Masalah pertambangan tanpa izin (PETI) di Gorontalo sudah menjadi perhatian publik beberapa bulan belakangan ini. Namun baru di bulan Februari Polda Gorontalo berhasil menetapkan tiga tersangka dalam kasus ini.
***
BERINTI.ID, Gorontalo - Keberadaan pertambangan tanpa izin (PETI) di Gorontalo sudah cukup meresahkan warga, khususnya yang berada di Kabupaten Boalemo, dan Pohuwato.
Tidak sediki pemberitaan terkait dampak buruk keberadaan PETI di Gorontalo yang beredar di media sosial maupun media pemberitaan.
Bahkan ada dugaan keterlibatan anggota polisi sehingga aktivitas PETI di Gorontalo sulit dihentikan.
Di tengah derasnya arus pemberitaan PETI, polisi tiba-tiba menangkap dan menetapkan tiga orang sebagai tersangka dalam kasus ini.
Mengapa polisi baru bertindak?
Dirreskrimsus Polda Gorontalo, Kombes Pol Maruly Pardede mengatakan penangkapan ini merupakan instruksi langsung dari Kapolda Gorontalo.
Sayangnya, tindakan polisi terkesan lambat lantaran keberadaan PETI di Gorontalo sudah menimbulkan dampa buruk terhadap masyarakat setempat.
"Ini intruksi dari Kapolda Gorontalo sesuai instruksi presiden terkait ketahan sumber daya alam," kata Maruly.
"Ditambah lagi ada informasi dan pemberitaan maraknya kegiatan pertambangan tanpa izin yang cukup meresahkan karena berdampak pada kerusakan alam dan sudah ada efek sulitnya masyarakat mendapat air bersih," sambungnya.
Banyak TKP yang didalami
Maruly mengaku saat ini banyak perkara yang sama sedang ditangani polisi, tapi terhambat kondisi lokasi dan jarak.

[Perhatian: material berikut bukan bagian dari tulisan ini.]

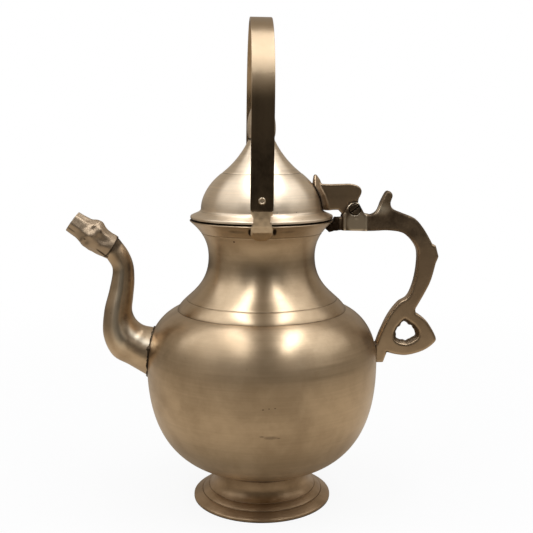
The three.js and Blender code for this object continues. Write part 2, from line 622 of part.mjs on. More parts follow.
// The leaf's rings run up the dome. Each is a flat crescent: its back on the lid, its front a ridge.
function thumbLeaf() {
  const across = 6;
  const rise = LEAF_TIP_LEVEL - LEAF_FOOT_LEVEL;
  const stations = [
    { up: 0, back: DOME_RADIUS, ridge: 6.8, width: 0.8 },
    { up: 0.15, back: DOME_RADIUS, ridge: 5.6, width: 1 },
    { up: 0.42, back: DOME_RADIUS - 2.2, ridge: 5.4, width: 0.94 },
    { up: 0.66, back: DOME_RADIUS - 5.2, ridge: 5.8, width: 0.72 },
    { up: 0.85, back: DOME_RADIUS - 5.5, ridge: 4.6, width: 0.42 },
    { up: 0.96, back: DOME_RADIUS - 5.6, ridge: 2.8, width: 0.2 },
    { up: 1, back: DOME_RADIUS - 5.2, ridge: 1.6, width: 0.08 },
  ];
  return loft(stations.map(({ up, back, ridge, width }) => {
    const level = LEAF_FOOT_LEVEL + rise * up;
    const half = LEAF_HALF_WIDTH * width;
    const place = (share, depth) => {
      const y = half * share;
      return new THREE.Vector3(Math.sqrt(back * back - y * y) - 0.4 + depth, y, level);
    };
    const shares = Array.from({ length: across + 1 }, (unused, i) => 2 * i / across - 1);
    const edge = Math.min(LEAF_EDGE, ridge);
    const front = shares.map((share) => place(share, edge + (ridge - edge) * (1 - Math.abs(share)) ** 1.4));
    const rear = shares.map((share) => place(share, 0)).reverse();
    return [...front, ...rear];
  }));
}

function thumbPiece() {
  const lidSeat = turned([
    ...offsetProfile(lidOutside(), BRAZE_GAP),
    [0, DOME_TOP_LEVEL + BRAZE_GAP],
    [0, LID_EDGE_LEVEL - 1],
    [LID_FLANGE_RADIUS, LID_EDGE_LEVEL - 1],
  ]);
  const pinHole = pinAlongY(HINGE_PIN_RADIUS + PIN_CLEARANCE, HINGE_X, HINGE_Z, -EAR_WIDTH, EAR_WIDTH);
  return thumbWeb().add(thumbLeaf()).subtract(lidSeat).subtract(pinHole);
}

// Bail, drawn about its pivot

function bailStrap() {
  const inside = BAIL_RADIUS - STRAP_THICKNESS;
  const arch = new THREE.Shape();
  arch.moveTo(BAIL_RADIUS, -STRAP_END);
  arch.absarc(0, BAIL_LEG, BAIL_RADIUS, 0, Math.PI, false);
  arch.lineTo(-BAIL_RADIUS, -STRAP_END);
  arch.lineTo(-inside, -STRAP_END);
  arch.absarc(0, BAIL_LEG, inside, Math.PI, 0, true);
  arch.lineTo(inside, -STRAP_END);
  const strap = plateAcrossX(arch, STRAP_WIDTH, STRAP_EDGE, 20);
  const holes = pinAlongY(RIVET_RADIUS + PIN_CLEARANCE, 0, 0, -2 * BAIL_RADIUS, 2 * BAIL_RADIUS);
  return strap.subtract(holes);
}

// A lug is a bent strip: its side view gives the bend, its front view the waist and round ends
function lugSideView() {
  const bend = RIM_LEVEL + 2.4;
  return shapeThrough([
    [LUG_INSIDE, LUG_TOP_LEVEL], [LUG_INSIDE, RIM_LEVEL + 0.6], [NECK_RADIUS, RIM_LEVEL - 4],
    [NECK_RADIUS, LUG_FOOT_LEVEL], [NECK_RADIUS + 6.4, LUG_FOOT_LEVEL],
    [RIM_RADIUS + 0.9, RIM_LEVEL - 3.6], [LUG_OUTSIDE, bend - 0.8], [LUG_OUTSIDE, LUG_TOP_LEVEL],
  ]);
}

function lugFrontView() {
  const [half, waist] = [LUG_WIDTH / 2, LUG_WAIST_WIDTH / 2];
  const oneSide = [
    [0.5 * half, LUG_TOP_LEVEL - 0.5], [0.8 * half, LUG_TOP_LEVEL - 1.8], [half, LUG_TOP_LEVEL - 5],
    [half, LUG_TOP_LEVEL - 15], [waist, RIM_LEVEL + 6], [waist, RIM_LEVEL + 3], [half, RIM_LEVEL + 0.4],
    [half, LUG_FOOT_LEVEL + 5], [0.75 * half, LUG_FOOT_LEVEL + 1.8], [0.4 * half, LUG_FOOT_LEVEL + 0.4],
  ];
  const otherSide = oneSide.map(([x, level]) => [-x, level]).reverse();
  return shapeThrough([[0, LUG_TOP_LEVEL], ...oneSide, [0, LUG_FOOT_LEVEL], ...otherSide]);
}

function bailLug(sideOfY) {
  const bent = plateAcrossX(lugSideView(), LUG_WIDTH, LUG_EDGE, 1);
  const trimmed = bent.intersect(plateAcrossY(lugFrontView(), 4 * BAIL_RADIUS, 0, 1));
  const hole = pinAlongY(RIVET_RADIUS + PIN_CLEARANCE, 0, BAIL_PIVOT_LEVEL, 0, 2 * BAIL_RADIUS);
  const seat = bodySeat.translate([-BAIL_X, 0, 0]);
  const lug = trimmed.subtract(hole).subtract(seat);
  return sideOfY > 0 ? lug : lug.mirror([0, 1, 0]);
}

function bailRivet(sideOfY) {
  const inner = LUG_INSIDE - PIN_CLEARANCE;
  const outer = BAIL_RADIUS + PIN_CLEARANCE;
  const shank = pinAlongY(RIVET_RADIUS, 0, 0, inner - RIVET_HEAD_HEIGHT / 2, outer + RIVET_HEAD_HEIGHT / 2);
  const outerHead = pinAlongY(RIVET_HEAD_RADIUS, 0, 0, outer, outer + RIVET_HEAD_HEIGHT);
  const innerHead = pinAlongY(RIVET_HEAD_RADIUS, 0, 0, inner - RIVET_HEAD_HEIGHT, inner);
  const rivet = shank.add(outerHead).add(innerHead);
  return sideOfY > 0 ? rivet : rivet.mirror([0, 1, 0]);
}

// Assembly

const BRASS = { color: 0x94805f, roughness: 0.4, metalness: 0.9 };
const DARK_BRASS = { color: 0x5a4733, roughness: 0.45, metalness: 0.85 };
const PEENED_BRASS = { color: 0x6f6440, roughness: 0.5, metalness: 0.85 };

function piece(name, solid, finish) {
  const mesh = new THREE.Mesh(geometryOf(solid), new THREE.MeshStandardMaterial(finish));
  mesh.name = name;
  return mesh;
}

const vessel = new THREE.Group();
vessel.add(
  piece('foot_ring', footRing(), BRASS),
  piece('belly_shell', bellyShell(), BRASS),
  piece('neck_shell', neckShell(), BRASS),
  piece('spout_tube', spoutTube(), BRASS),
  piece('spout_nozzle', spoutNozzle(), BRASS),
  piece('handle', handle(), BRASS),
  piece('hinge_screw', hingeScrew(), DARK_BRASS),
);

const lid = new THREE.Group();
lid.add(
  piece('lid_dome', lidDome(), BRASS),
  piece('lid_finial', lidFinial(), BRASS),
  piece('thumb_piece', thumbPiece(), DARK_BRASS),
);

const bailFixings = new THREE.Group();
bailFixings.position.set(BAIL_X, 0, 0);
for (const [name, sideOfY] of [['front', -1], ['rear', 1]]) {
  bailFixings.add(piece(`bail_lug_${name}`, bailLug(sideOfY), BRASS));
  const rivet = piece(`bail_rivet_${name}`, bailRivet(sideOfY), PEENED_BRASS);
  rivet.position.z = BAIL_PIVOT_LEVEL;
  bailFixings.add(rivet);
}

const bail = new THREE.Group();
bail.position.set(BAIL_X, 0, BAIL_PIVOT_LEVEL);
bail.rotation.y = BAIL_LEAN;
bail.add(piece('bail_strap', bailStrap(), BRASS));

const kamandal = new THREE.Group();
kamandal.add(vessel, lid, bailFixings, bail);

// The origin is on the table under the middle of the outline, between nozzle tip and handle loop
const outlineBox = new THREE.Box3().setFromObject(kamandal);
kamandal.position.x = -(outlineBox.min.x + outlineBox.max.x) / 2;
kamandal.updateMatrixWorld(true);

export default kamandal;
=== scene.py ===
"""The looks of a brass kamandal: a turned vessel with a bent spout, a cast side handle, a hinged lid
and a strap bail. Lengths in the tables below are millimetres from the vessel's upright axis and from
the table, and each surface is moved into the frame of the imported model, in metres, when it is made."""

import functools
import math

import bpy
import numpy as np
from mathutils import Matrix, Vector


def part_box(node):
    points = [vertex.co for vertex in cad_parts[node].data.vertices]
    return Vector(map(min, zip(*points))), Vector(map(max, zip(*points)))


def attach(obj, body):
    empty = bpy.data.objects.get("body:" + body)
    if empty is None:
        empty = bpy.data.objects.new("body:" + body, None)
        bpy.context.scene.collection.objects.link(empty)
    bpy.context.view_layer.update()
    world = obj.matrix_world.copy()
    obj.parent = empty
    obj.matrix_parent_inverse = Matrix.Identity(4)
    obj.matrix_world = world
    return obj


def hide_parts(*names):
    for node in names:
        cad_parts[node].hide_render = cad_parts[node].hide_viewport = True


MM = 0.001

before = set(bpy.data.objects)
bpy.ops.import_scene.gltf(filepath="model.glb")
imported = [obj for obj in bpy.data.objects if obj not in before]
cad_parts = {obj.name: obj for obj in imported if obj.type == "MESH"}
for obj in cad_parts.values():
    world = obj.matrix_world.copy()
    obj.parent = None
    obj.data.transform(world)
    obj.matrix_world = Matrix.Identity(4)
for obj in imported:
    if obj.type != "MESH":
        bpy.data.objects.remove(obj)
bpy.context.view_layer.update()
neck_low, neck_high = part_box("neck_shell")
AXIS_X = (neck_low.x + neck_high.x) / 2

# Sizes

WALL = 1.8
BELLY_UNDER = [(0, 19.5), (12.8, 19.5), (25.5, 22.4), (34.5, 24.6)]
BELLY_LOWER = [(34.5, 24.6), (73.4, 33.7), (82, 67.1), (82, 102)]
BELLY_UPPER = [(82, 102), (82, 128.5), (66.9, 137.5), (59.7, 140)]
NECK_LOWER = [(59.7, 140), (56.3, 148.6), (37.45, 154.1), (37.45, 177.5)]
NECK_UPPER = [(37.45, 177.5), (37.45, 192.2), (46.6, 199.1), (50.4, 202.7)]
DOME_LOWER = [(42.5, 210.5), (42.5, 218.3), (37.9, 227.9), (27.6, 235.7)]
DOME_UPPER = [(27.6, 235.7), (19.6, 241.7), (12.8, 250.3), (8.9, 258.8)]
FINIAL_LOWER = [(8.5, 258.8), (9.9, 261.8), (9.9, 264), (9.9, 267)]
FINIAL_UPPER = [(9.9, 267), (9.9, 276), (5.4, 286), (0, 286)]
SEAM_RADIUS = 59.7
SEAM_LEVEL = 140.0
SHOULDER_LINE_LEVEL = 147.4
NECK_LINE_LEVEL = 194.6
RIM_LEVEL = 203.3
RIM_RADIUS = 50.4
FOOT_RADIUS = 34.3
FOOT_TOP = 24.4
FOOT_STEP = (43.3, 5.4)
FOOT_LINE = (38.5, 8.8)
BRIM_CORNER = (43.1, 209.6)
DOME_LINE_LEVEL = 235.7
DOME_TOP = 258.8
BELLY_SIDE = 82.0
SPOUT_LEVEL = 109.0
PAD_LEVEL = 106.0
HINGE_X = 65.0
HINGE_Z = 210.3
HINGE = (HINGE_X, HINGE_Z)
EAR_HALF = 6.0
BRAZE_X = 56.5
BRAZE_LEVEL = 190.0
BAIL_X = -2.2
BAIL_LEAN = 0.013
BAIL_PIVOT = 220.5
PIVOT = (BAIL_X, BAIL_PIVOT)
BAIL_LEG = 62.8
BAIL_RADIUS = 57.0
STRAP_WIDTH = 14.8
STRAP_THICKNESS = 2.6

SPOUT_OVER = [(-6, 16.9), (2.5, 19), (7.3, 23.2), (9.8, 29.5), (8.8, 40), (7.7, 51), (8.3, 63),
              (11.6, 72), (18.2, 81.4)]
SPOUT_UNDER = [(0.6, -16.6), (12.5, -9.4), (24, -2.5), (30.4, 11.5), (29.7, 29), (25.4, 45.5),
               (22.9, 57.5), (23.2, 61.5), (26.3, 67.1)]
NOZZLE_OVER = [(18.1, 82.2), (24.5, 87.8), (29.6, 94.3), (36, 94.9), (44.9, 99.8)]
NOZZLE_UNDER = [(26.8, 66.7), (36.3, 71.5), (43.1, 75.6), (46.1, 80.1), (54.3, 87)]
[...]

Saat ini baru polisi baru menertibkan tiga TKP yang yang tersebay di Kabupaten Boalemo dan Kabupaten Pohuwato.
Polisi juga berhasil mengamankan beberapa alat bukti yang kini disimpan di Mako Polda Gorontalo, di Polres Boalemo, maupun di Polres Pohuwato.

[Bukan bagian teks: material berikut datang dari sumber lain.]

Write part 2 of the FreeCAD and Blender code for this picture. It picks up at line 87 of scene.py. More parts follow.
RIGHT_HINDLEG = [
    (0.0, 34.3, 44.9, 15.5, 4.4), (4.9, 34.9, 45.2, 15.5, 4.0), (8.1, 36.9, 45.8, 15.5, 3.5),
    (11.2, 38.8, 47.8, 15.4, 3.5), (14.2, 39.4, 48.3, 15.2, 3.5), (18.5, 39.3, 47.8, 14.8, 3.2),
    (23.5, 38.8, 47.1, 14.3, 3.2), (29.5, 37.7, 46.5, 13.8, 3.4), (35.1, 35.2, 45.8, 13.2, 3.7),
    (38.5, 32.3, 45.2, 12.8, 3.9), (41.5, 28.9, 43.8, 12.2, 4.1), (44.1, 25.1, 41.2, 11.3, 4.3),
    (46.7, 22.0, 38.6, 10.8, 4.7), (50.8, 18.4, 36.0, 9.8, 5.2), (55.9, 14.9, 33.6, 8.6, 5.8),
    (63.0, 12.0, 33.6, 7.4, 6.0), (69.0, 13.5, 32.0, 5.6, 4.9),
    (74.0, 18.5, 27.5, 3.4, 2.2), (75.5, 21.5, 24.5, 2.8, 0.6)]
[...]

"Dari pengamanan awal di TKP, penyelidik melakukan pendalaman dan hasilnya berdasarkan alat bukti yang cukup. Kemudian dilakukan gelar perkara, menaikkan ke tahap penyidikan. Setelah itu dilakukan pendalaman lagi dan memperkuat unsur pasalnya, diperkuat dengan saksi dan ahli juga," ujarnya.

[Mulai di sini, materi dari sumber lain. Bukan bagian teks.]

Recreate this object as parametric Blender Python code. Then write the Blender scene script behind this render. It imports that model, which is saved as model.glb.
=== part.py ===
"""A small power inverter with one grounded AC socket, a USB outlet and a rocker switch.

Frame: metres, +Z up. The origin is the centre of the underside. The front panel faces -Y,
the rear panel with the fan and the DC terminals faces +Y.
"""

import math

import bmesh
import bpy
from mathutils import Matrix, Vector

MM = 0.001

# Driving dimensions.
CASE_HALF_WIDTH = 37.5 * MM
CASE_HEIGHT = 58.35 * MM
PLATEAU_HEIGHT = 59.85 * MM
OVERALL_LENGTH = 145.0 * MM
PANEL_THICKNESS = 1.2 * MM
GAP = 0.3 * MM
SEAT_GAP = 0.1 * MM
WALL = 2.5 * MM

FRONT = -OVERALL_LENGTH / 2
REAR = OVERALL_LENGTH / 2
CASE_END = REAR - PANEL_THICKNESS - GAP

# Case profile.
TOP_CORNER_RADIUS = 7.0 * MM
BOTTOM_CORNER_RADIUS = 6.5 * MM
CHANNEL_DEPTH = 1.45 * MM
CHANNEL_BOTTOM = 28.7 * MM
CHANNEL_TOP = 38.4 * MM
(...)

"Disimpulkan bahwa kasus ini akan digelarkan dan dilakukan gelar perkara penetapan tersangka, tersangkanya ada tiga orang," sambungnya.
Identitas dan peran tersangka
Ketiga tersangka diketahui bernama Nandang Patilima, Rapik Panipi, dan Iwan Panipi.
Nandang bertugas sebagai operator alat berat, Rapik pekerja mesin air, dan Iwan sebagai pekerja karpet, dan penyaring emas.
Untuk mempertanggungjawabkan perbuatannya, para tersangka dijerat dengan Pasal 158 Undang-Undang Nomor 3 Tahun 2020 tentang Pertambangan Mineral dan Batu Bara.,
Ancaman hukumannya hingga 5 tahun penjara dan denda maksimal Rp100 miliar.